• Exercise task: Quote every line below exactly as it reads.

►

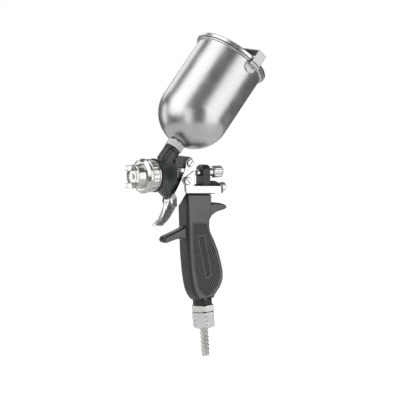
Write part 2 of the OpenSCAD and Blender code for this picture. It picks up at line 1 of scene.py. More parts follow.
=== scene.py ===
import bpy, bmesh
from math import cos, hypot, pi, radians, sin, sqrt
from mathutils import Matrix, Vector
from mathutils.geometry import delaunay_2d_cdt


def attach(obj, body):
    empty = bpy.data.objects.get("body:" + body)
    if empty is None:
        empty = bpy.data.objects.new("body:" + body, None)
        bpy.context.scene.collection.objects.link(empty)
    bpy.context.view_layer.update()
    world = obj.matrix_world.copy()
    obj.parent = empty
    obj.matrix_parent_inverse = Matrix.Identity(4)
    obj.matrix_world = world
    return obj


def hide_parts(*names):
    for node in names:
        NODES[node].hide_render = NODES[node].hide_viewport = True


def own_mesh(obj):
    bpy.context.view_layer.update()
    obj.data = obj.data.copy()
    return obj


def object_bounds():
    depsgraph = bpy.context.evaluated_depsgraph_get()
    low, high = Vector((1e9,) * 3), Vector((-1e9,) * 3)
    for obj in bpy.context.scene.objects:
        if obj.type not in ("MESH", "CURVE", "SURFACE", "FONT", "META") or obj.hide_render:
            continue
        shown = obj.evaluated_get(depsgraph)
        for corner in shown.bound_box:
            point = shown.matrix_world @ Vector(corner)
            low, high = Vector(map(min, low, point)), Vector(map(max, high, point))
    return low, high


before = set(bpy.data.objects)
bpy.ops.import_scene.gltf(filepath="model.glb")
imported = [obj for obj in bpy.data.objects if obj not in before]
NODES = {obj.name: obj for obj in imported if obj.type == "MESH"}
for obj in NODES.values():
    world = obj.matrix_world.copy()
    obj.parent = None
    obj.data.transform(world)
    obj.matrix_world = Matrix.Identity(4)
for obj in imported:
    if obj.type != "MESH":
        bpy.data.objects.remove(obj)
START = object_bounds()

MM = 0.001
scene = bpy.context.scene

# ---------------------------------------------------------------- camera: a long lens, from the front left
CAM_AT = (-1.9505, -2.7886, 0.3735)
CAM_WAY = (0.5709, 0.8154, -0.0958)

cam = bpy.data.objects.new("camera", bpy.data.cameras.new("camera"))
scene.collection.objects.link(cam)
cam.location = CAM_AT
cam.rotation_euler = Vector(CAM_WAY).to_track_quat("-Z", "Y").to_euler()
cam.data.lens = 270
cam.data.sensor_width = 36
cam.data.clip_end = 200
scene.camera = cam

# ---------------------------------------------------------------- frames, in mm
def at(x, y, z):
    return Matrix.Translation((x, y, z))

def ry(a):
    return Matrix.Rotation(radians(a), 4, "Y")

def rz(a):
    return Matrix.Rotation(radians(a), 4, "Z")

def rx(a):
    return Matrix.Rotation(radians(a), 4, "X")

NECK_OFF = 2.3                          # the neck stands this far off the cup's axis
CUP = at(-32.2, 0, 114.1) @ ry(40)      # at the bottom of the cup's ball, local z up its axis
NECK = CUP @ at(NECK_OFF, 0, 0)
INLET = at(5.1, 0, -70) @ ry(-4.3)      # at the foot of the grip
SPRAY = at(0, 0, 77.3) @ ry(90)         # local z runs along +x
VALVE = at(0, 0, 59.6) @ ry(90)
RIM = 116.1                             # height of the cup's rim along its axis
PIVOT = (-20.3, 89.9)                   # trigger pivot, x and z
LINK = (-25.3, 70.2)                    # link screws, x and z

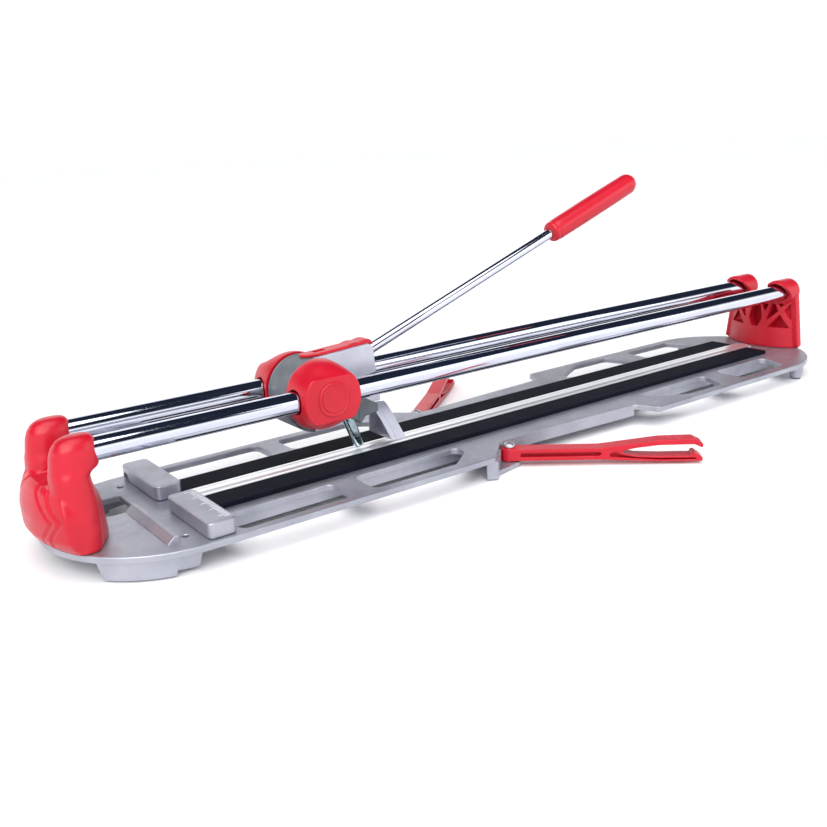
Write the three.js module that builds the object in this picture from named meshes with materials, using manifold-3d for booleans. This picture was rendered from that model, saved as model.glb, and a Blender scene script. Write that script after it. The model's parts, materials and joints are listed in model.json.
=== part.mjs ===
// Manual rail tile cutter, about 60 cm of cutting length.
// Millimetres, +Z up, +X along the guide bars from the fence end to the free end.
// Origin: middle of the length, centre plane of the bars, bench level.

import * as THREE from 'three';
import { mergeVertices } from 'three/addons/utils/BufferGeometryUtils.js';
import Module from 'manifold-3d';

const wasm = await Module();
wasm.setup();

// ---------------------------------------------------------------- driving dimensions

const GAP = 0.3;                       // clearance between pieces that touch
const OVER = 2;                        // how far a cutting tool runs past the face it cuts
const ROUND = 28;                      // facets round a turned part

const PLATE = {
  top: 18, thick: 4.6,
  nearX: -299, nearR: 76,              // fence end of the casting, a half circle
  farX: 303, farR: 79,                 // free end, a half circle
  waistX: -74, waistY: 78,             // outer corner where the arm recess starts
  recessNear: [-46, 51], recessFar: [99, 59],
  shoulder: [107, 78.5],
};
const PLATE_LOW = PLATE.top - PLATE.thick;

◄

• Final result:
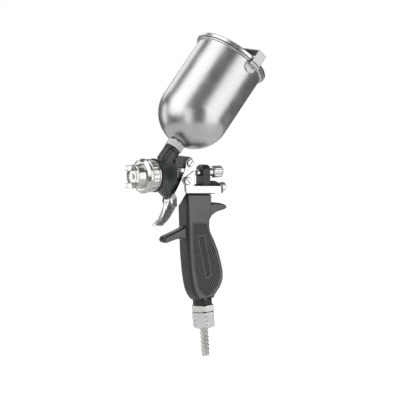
Write part 2 of the OpenSCAD and Blender code for this picture. It picks up at line 1 of scene.py. More parts follow.
=== scene.py ===
import bpy, bmesh
from math import cos, hypot, pi, radians, sin, sqrt
from mathutils import Matrix, Vector
from mathutils.geometry import delaunay_2d_cdt


def attach(obj, body):
    empty = bpy.data.objects.get("body:" + body)
    if empty is None:
        empty = bpy.data.objects.new("body:" + body, None)
        bpy.context.scene.collection.objects.link(empty)
    bpy.context.view_layer.update()
    world = obj.matrix_world.copy()
    obj.parent = empty
    obj.matrix_parent_inverse = Matrix.Identity(4)
    obj.matrix_world = world
    return obj


def hide_parts(*names):
    for node in names:
        NODES[node].hide_render = NODES[node].hide_viewport = True


def own_mesh(obj):
    bpy.context.view_layer.update()
    obj.data = obj.data.copy()
    return obj


def object_bounds():
    depsgraph = bpy.context.evaluated_depsgraph_get()
    low, high = Vector((1e9,) * 3), Vector((-1e9,) * 3)
    for obj in bpy.context.scene.objects:
        if obj.type not in ("MESH", "CURVE", "SURFACE", "FONT", "META") or obj.hide_render:
            continue
        shown = obj.evaluated_get(depsgraph)
        for corner in shown.bound_box:
            point = shown.matrix_world @ Vector(corner)
            low, high = Vector(map(min, low, point)), Vector(map(max, high, point))
    return low, high


before = set(bpy.data.objects)
bpy.ops.import_scene.gltf(filepath="model.glb")
imported = [obj for obj in bpy.data.objects if obj not in before]
NODES = {obj.name: obj for obj in imported if obj.type == "MESH"}
for obj in NODES.values():
    world = obj.matrix_world.copy()
    obj.parent = None
    obj.data.transform(world)
    obj.matrix_world = Matrix.Identity(4)
for obj in imported:
    if obj.type != "MESH":
        bpy.data.objects.remove(obj)
START = object_bounds()

MM = 0.001
scene = bpy.context.scene

# ---------------------------------------------------------------- camera: a long lens, from the front left
CAM_AT = (-1.9505, -2.7886, 0.3735)
CAM_WAY = (0.5709, 0.8154, -0.0958)

cam = bpy.data.objects.new("camera", bpy.data.cameras.new("camera"))
scene.collection.objects.link(cam)
cam.location = CAM_AT
cam.rotation_euler = Vector(CAM_WAY).to_track_quat("-Z", "Y").to_euler()
cam.data.lens = 270
cam.data.sensor_width = 36
cam.data.clip_end = 200
scene.camera = cam

# ---------------------------------------------------------------- frames, in mm
def at(x, y, z):
    return Matrix.Translation((x, y, z))

def ry(a):
    return Matrix.Rotation(radians(a), 4, "Y")

def rz(a):
    return Matrix.Rotation(radians(a), 4, "Z")

def rx(a):
    return Matrix.Rotation(radians(a), 4, "X")

NECK_OFF = 2.3                          # the neck stands this far off the cup's axis
CUP = at(-32.2, 0, 114.1) @ ry(40)      # at the bottom of the cup's ball, local z up its axis
NECK = CUP @ at(NECK_OFF, 0, 0)
INLET = at(5.1, 0, -70) @ ry(-4.3)      # at the foot of the grip
SPRAY = at(0, 0, 77.3) @ ry(90)         # local z runs along +x
VALVE = at(0, 0, 59.6) @ ry(90)
RIM = 116.1                             # height of the cup's rim along its axis
PIVOT = (-20.3, 89.9)                   # trigger pivot, x and z
LINK = (-25.3, 70.2)                    # link screws, x and z

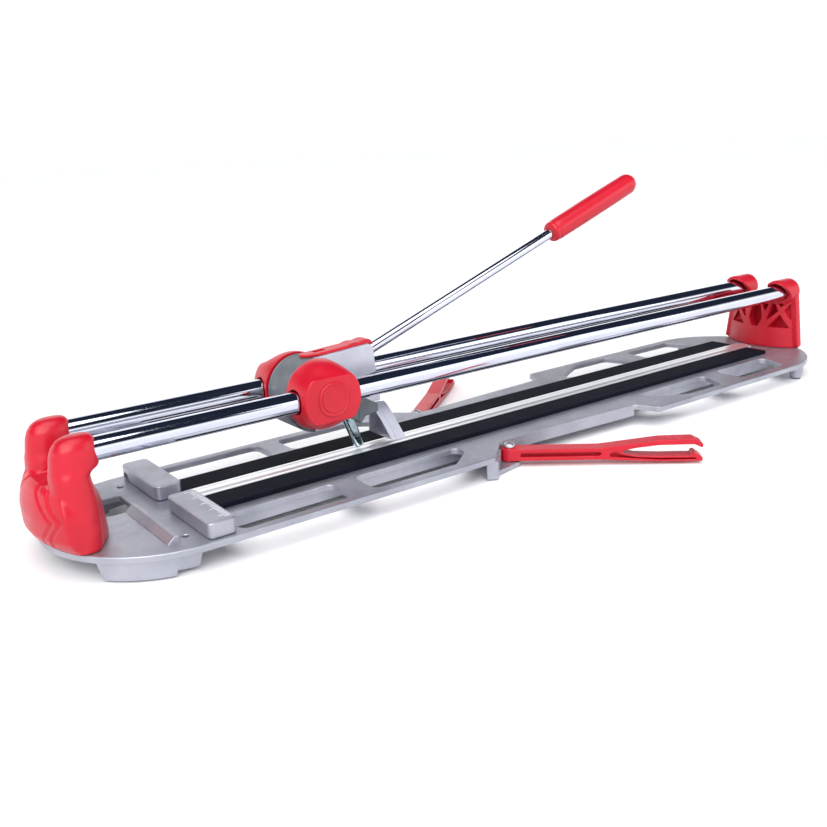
Write the three.js module that builds the object in this picture from named meshes with materials, using manifold-3d for booleans. This picture was rendered from that model, saved as model.glb, and a Blender scene script. Write that script after it. The model's parts, materials and joints are listed in model.json.
=== part.mjs ===
// Manual rail tile cutter, about 60 cm of cutting length.
// Millimetres, +Z up, +X along the guide bars from the fence end to the free end.
// Origin: middle of the length, centre plane of the bars, bench level.

import * as THREE from 'three';
import { mergeVertices } from 'three/addons/utils/BufferGeometryUtils.js';
import Module from 'manifold-3d';

const wasm = await Module();
wasm.setup();

// ---------------------------------------------------------------- driving dimensions

const GAP = 0.3;                       // clearance between pieces that touch
const OVER = 2;                        // how far a cutting tool runs past the face it cuts
const ROUND = 28;                      // facets round a turned part

const PLATE = {
  top: 18, thick: 4.6,
  nearX: -299, nearR: 76,              // fence end of the casting, a half circle
  farX: 303, farR: 79,                 // free end, a half circle
  waistX: -74, waistY: 78,             // outer corner where the arm recess starts
  recessNear: [-46, 51], recessFar: [99, 59],
  shoulder: [107, 78.5],
};
const PLATE_LOW = PLATE.top - PLATE.thick;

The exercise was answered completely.